Looking back to the 60s, and ahead to 2016
Let us go back 55 years, to the second time in history that a Roman Catholic was nominated by a major party. Massachusetts Sen. John F. Kennedy was opposed by many who believed that his election would cause the U.S. to be run by the Vatican. Speaking to the Greater Houston Ministerial Association, a group of Protestant ministers, Mr. Kennedy said, in part:
“But because I am a Catholic, and no Catholic has ever been elected president, the real issues in this campaign have been obscured — perhaps deliberately, in some quarters less responsible than this. So it is apparently necessary for me to state once again not what kind of church I believe in — for that should be important only to me — but what kind of America I believe in.”
This statement does have a ring of truth to it. Religion is a very private matter; governance, a very public one. But the magnanimous Mr. Carson does provide a little wiggle room for any Muslim with the temerity to aspire to the White House. In a Sept. 27 interview with Jake Tapper on CNN’s “State of the Union,” this exchange took place:
“Mr. Tapper: ‘You are saying there is something specific about being a Muslim. You have to reject Islam to be president.’
“Mr. Carson: ‘You have to reject the tenets of Islam. Yes, you have to.’”
Even in 1960, while people were suspicious of Mr. Kennedy’s religion, no one suggested that he reject it. Apparently, the U.S. has not come too far over the intervening decades.
The U.S. presidential election is a year away, and yet the political field is littered with candidates. A few of the outrageous statements of the two current GOP frontrunners are all that have been discussed here, but with the candidates running to the right, where the money for their campaigns seems to be stored, we can expect more of the same.

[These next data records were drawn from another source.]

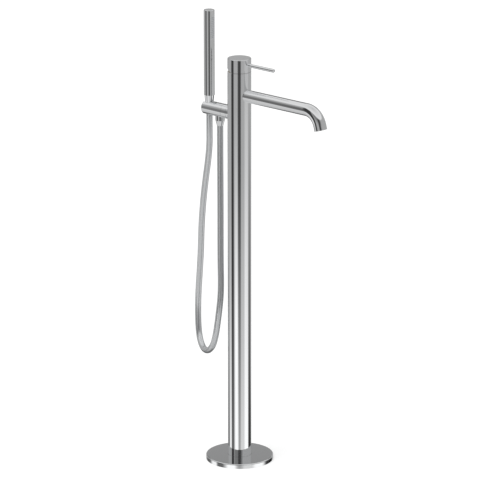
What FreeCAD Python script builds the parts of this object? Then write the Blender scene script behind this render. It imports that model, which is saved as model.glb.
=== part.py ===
"""Floor standing bath filler: column mixer with spout, pin lever, holder arm, hose and stick handset.

Frame: origin on the floor at the column's axis, +Z up, +X along the spout.  The holder arm points
along -X and everything but the hose lies on the plane Y = 0.  Lengths are millimetres.
"""
import FreeCAD, Part
import math
import os
import re

import Sketcher
from FreeCAD import Placement, Rotation, Vector

# Driving dimensions: name, value, what it is.
NOZZLE_COLUMNS = 3
NOZZLE_ROWS = 12
JET_RINGS = 3

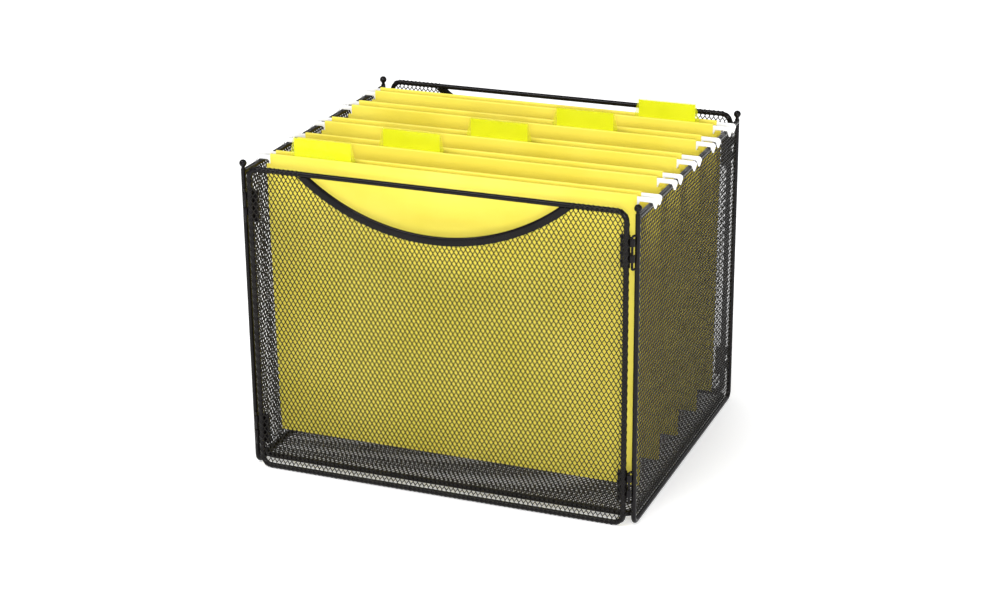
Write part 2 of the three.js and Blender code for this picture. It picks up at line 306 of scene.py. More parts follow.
def powder_coat(name, dark, light, roughness, peel, shine):
    material, tree, shader = new_material(name)
    link(tree, two_tones(tree, noise(tree, 60), dark, light), shader.inputs["Base Color"])
    link(tree, spread(tree, noise(tree, 180), *roughness), shader.inputs["Roughness"])
    link(tree, bump(tree, noise(tree, 900, 2), peel, 0.5), shader.inputs["Normal"])
    shader.inputs["Specular IOR Level"].default_value = shine
    return material


ROD_COAT = powder_coat(
    "black powder coat", dark=(0.0025, 0.002, 0.0025), light=(0.006, 0.005, 0.0055),
    roughness=(0.16, 0.23), peel=0.02 * MM, shine=0.15,
)
MESH_COAT = powder_coat(
    "black coat on mesh", dark=(0.003, 0.0025, 0.002), light=(0.009, 0.0075, 0.0055),
    roughness=(0.30, 0.42), peel=0.06 * MM, shine=0.17,
)
print("coats ready")

# %% [markdown]
# ## Bent rods
#
# Every frame is a length of round rod, bent in a jig. That is how it is modelled too: a
# circle is the end of the rod, extruding it is a straight run, and spinning it about a
# point to one side is a bend. The spin operator turns the other way round from the
# right-hand rule here, so the helper changes the sign.

# %% The rod bender
ROUND = 16
BEND_STEPS = 8
QUARTER = math.pi / 2
AXES = {"X": Vector((1, 0, 0)), "Y": Vector((0, 1, 0)), "Z": Vector((0, 0, 1))}
FACING = {"X": (0, QUARTER, 0), "Y": (QUARTER, 0, 0), "Z": (0, 0, 0)}


def start_rod(place, facing, radius):
    """The end of a rod at a place, square to the axis that it faces. Leaves edit mode on."""
    clear_selection()
    bpy.ops.mesh.primitive_circle_add(
        vertices=ROUND, radius=radius, fill_type="NOTHING", location=place,
        rotation=FACING[facing],
    )
    piece = bpy.context.object
    settle(piece)
    edit(piece)
    bpy.ops.mesh.select_all(action="SELECT")
    return piece


def run(step):
    bpy.ops.mesh.extrude_region_move(TRANSFORM_OT_translate={"value": step})


def turn(centre, axis, angle, steps=BEND_STEPS):
    bpy.ops.mesh.spin(steps=steps, angle=-angle, center=centre, axis=axis)


def bend_rod(start, directions, lengths, radius, bend_radius, closed):
    """Sweeps a rod along straight runs joined by quarter bends, the first run first."""
    facing = max("XYZ", key=lambda a: abs(directions[0].dot(AXES[a])))
    piece = start_rod(start, facing, radius)
    place = start.copy()
    for i, (direction, length) in enumerate(zip(directions, lengths)):
        run(direction * length)
        place += direction * length
        last = i == len(lengths) - 1
        if last and not closed:
            break
        after = directions[(i + 1) % len(directions)] if not last else None
        if after is None:
            break
        centre = place + after * bend_radius
        turn(centre, direction.cross(after), QUARTER)
        place = centre + direction * bend_radius
    bpy.ops.mesh.select_all(action="SELECT")
    bpy.ops.mesh.remove_doubles(threshold=1e-6)
    if not closed:
        bpy.ops.mesh.select_all(action="DESELECT")
        bpy.ops.mesh.select_non_manifold()
        bpy.ops.mesh.fill_holes(sides=ROUND)
    bpy.ops.mesh.select_all(action="SELECT")
    bpy.ops.mesh.normals_make_consistent(inside=False)
    bpy.ops.object.mode_set(mode="OBJECT")
    return piece


def compare(piece, node):
    """Prints how far a piece's box is from its node's box, in millimetres."""
    corners = [v.co for v in piece.data.vertices]
    low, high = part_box(node)
    worst = max(
        max(abs(min(c[a] for c in corners) - low[a]), abs(max(c[a] for c in corners) - high[a]))
        for a in range(3)
    )
    print(f"{piece.name}: {len(piece.data.polygons)} faces, box off by {worst / MM:.2f} mm")


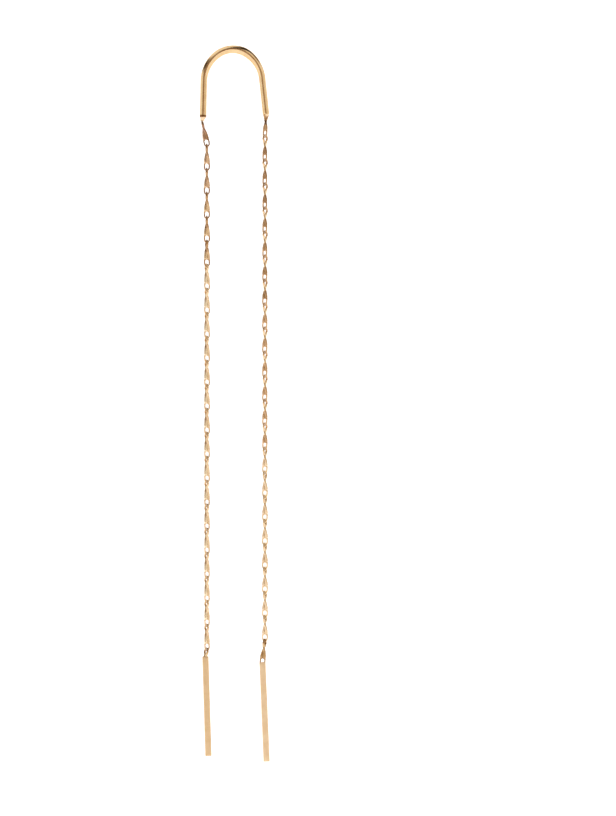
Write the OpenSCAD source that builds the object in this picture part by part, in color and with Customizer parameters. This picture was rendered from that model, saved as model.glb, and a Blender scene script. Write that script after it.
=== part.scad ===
/* [Arch] */
// Diameter of the arch's round wire in its legs
leg_wire_d = 1.04; // [0.9:0.02:1.1]
// Diameter of the same wire over the crown, where it is a little thicker
crown_wire_d = 1.22; // [1.1:0.02:1.28]
// Radius of the crown, to the middle of the wire
crown_r = 3.93; // [3.7:0.01:4.2]
// Angle that the crown takes up on each side of its top
crown_angle = 36; // [30:1:42]
// Radius of the flatter shoulders below the crown, to the middle of the wire
shoulder_r = 5.23; // [4.8:0.01:5.6]
// Outward slant of each leg, in degrees
leg_flare = 3.75; // [2:0.25:5]
// Length of the straight part of each leg
leg_length = 5.54; // [5:0.02:7]
// Lean of the hanging arch towards its right leg, in degrees
arch_lean = 2.4; // [1:0.1:3.5]
// How far the solder reaches below the left leg
left_solder = 0.62; // [0.6:0.02:0.8]
// Sideways step from the left leg's end to the tip of its solder
left_solder_step = -0.2; // [-0.24:0.02:0]
// How far the solder reaches below the right leg
right_solder = 0.3; // [0.2:0.02:0.5]

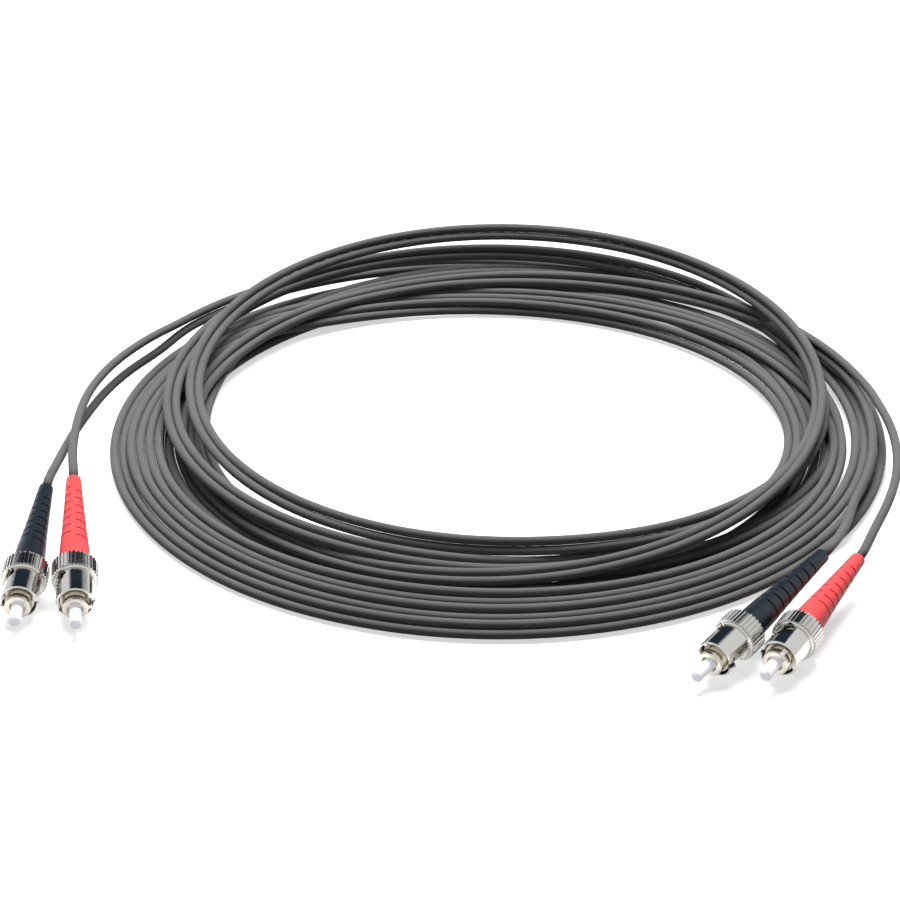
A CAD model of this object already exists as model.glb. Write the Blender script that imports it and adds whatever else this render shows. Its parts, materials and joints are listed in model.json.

Prejudice against religious and ethnic minorities plays so well to those who believe that, as Fox News’ Bill O’Reilly laments, “it’s not a traditional America anymore.” The fear that, as Mr. O’Reilly put it, “the white establishment is now the minority,” gets the votes of that white establishment, desperate to hold on to their power. And an ego-fed campaign for the presidency, with all the publicity, fawning crowds and television appearances, seems to become the end, of which the means can be as ugly as necessary.
As demonstrated in 2012, a candidate must be able to appeal to the moderate middle — not just one extreme or the other. The Republican candidates will try to outdo each other in condemning anyone not white, Protestant or Jewish, and then will need the votes of those they marginalized to win the presidency. It didn’t work in 2012; history is likely to repeat itself in 2016.